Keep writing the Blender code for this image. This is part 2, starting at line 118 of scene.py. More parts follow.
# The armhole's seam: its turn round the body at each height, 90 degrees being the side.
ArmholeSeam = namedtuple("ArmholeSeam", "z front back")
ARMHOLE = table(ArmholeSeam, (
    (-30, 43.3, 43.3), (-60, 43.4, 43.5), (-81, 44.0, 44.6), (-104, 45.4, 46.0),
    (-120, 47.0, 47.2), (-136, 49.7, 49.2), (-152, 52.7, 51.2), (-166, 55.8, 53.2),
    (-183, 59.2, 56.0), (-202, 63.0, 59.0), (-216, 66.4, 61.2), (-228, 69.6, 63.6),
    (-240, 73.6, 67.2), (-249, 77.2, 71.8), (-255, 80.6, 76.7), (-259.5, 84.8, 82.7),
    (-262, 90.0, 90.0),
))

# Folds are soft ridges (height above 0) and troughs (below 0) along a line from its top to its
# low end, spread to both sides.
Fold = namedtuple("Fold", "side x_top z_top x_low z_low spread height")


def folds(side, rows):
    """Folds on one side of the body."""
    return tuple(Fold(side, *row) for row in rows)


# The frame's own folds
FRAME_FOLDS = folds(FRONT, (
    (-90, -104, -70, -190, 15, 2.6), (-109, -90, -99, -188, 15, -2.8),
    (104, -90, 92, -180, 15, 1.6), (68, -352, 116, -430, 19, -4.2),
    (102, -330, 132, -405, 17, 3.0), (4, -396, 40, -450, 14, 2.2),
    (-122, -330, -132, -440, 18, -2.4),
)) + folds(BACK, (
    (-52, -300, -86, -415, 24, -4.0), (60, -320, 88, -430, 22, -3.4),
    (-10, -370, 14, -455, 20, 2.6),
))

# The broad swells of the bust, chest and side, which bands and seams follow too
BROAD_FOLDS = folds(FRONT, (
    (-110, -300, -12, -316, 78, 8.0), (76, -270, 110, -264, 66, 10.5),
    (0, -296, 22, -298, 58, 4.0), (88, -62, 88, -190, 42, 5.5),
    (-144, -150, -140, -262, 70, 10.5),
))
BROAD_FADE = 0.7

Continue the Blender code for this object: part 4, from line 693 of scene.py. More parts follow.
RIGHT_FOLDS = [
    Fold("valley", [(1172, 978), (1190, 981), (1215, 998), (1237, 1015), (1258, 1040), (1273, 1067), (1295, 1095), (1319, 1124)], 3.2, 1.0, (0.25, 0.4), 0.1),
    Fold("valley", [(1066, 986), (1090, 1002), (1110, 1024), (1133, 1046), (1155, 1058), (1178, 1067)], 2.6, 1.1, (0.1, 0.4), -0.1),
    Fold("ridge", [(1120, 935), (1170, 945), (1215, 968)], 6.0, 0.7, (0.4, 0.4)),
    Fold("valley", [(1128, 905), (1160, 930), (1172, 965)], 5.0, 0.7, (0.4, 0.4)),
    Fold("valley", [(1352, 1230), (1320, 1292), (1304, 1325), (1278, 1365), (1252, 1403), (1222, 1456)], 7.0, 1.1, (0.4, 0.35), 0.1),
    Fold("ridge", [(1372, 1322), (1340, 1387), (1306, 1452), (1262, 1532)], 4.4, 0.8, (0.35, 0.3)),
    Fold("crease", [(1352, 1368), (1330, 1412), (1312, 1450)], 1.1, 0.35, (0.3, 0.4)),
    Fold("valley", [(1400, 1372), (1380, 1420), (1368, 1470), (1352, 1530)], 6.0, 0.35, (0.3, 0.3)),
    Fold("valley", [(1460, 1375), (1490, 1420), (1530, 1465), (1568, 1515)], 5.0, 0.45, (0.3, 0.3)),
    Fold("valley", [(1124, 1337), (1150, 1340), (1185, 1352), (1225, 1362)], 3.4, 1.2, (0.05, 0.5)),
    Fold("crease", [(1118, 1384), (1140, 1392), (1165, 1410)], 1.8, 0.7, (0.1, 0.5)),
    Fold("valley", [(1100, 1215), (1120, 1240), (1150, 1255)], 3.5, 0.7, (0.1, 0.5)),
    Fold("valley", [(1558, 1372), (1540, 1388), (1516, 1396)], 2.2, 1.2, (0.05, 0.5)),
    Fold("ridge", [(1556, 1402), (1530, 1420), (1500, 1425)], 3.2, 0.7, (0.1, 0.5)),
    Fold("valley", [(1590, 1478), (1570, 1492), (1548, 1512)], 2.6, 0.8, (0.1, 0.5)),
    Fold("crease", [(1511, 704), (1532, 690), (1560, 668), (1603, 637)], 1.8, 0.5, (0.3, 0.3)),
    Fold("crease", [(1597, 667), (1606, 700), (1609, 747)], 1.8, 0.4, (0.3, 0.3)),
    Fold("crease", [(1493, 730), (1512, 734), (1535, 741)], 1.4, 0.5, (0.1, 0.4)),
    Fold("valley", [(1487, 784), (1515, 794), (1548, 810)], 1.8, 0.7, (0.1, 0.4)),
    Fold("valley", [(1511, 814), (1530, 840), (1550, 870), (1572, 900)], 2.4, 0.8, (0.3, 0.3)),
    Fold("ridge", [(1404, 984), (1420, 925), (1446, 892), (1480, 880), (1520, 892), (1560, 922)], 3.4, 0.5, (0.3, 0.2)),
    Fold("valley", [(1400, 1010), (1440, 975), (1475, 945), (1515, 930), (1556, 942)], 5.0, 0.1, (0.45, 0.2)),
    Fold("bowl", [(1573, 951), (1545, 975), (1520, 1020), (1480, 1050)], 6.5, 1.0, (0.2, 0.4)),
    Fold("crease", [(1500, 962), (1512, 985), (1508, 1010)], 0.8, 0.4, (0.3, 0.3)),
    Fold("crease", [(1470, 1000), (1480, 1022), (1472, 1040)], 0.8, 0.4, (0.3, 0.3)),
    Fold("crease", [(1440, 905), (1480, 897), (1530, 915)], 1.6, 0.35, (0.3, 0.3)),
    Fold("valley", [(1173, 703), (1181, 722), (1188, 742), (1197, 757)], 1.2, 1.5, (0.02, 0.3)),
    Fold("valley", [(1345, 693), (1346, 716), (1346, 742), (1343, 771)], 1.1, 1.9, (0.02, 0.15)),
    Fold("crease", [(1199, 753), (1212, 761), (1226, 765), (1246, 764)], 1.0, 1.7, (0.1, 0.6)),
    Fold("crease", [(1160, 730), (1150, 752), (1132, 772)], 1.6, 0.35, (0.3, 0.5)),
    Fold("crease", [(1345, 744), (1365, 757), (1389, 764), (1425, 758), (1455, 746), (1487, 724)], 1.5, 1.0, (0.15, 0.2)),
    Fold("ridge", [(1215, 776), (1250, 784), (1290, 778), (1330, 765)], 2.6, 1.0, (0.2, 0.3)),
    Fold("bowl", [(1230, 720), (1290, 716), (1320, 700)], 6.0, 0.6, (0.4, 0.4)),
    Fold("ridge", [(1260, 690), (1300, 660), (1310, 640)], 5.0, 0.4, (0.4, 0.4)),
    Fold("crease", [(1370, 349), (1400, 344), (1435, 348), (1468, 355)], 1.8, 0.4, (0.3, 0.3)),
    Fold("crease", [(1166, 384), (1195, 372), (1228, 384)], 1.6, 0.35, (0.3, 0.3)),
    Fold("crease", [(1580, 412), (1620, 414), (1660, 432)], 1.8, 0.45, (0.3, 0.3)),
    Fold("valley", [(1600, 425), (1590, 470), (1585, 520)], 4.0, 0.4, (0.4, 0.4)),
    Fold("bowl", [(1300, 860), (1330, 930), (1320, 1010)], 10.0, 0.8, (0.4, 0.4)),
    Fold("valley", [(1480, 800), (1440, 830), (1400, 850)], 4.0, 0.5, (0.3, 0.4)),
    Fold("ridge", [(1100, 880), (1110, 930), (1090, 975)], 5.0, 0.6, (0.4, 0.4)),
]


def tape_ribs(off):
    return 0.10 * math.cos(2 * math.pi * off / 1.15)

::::

## GOAL OF THE EXERCISE
Report back each line of the entries that holds the string "part".

## THE REPLY
Keep writing the Blender code for this image. This is part 2, starting at line 118 of scene.py. More parts follow.
Continue the Blender code for this object: part 4, from line 693 of scene.py. More parts follow.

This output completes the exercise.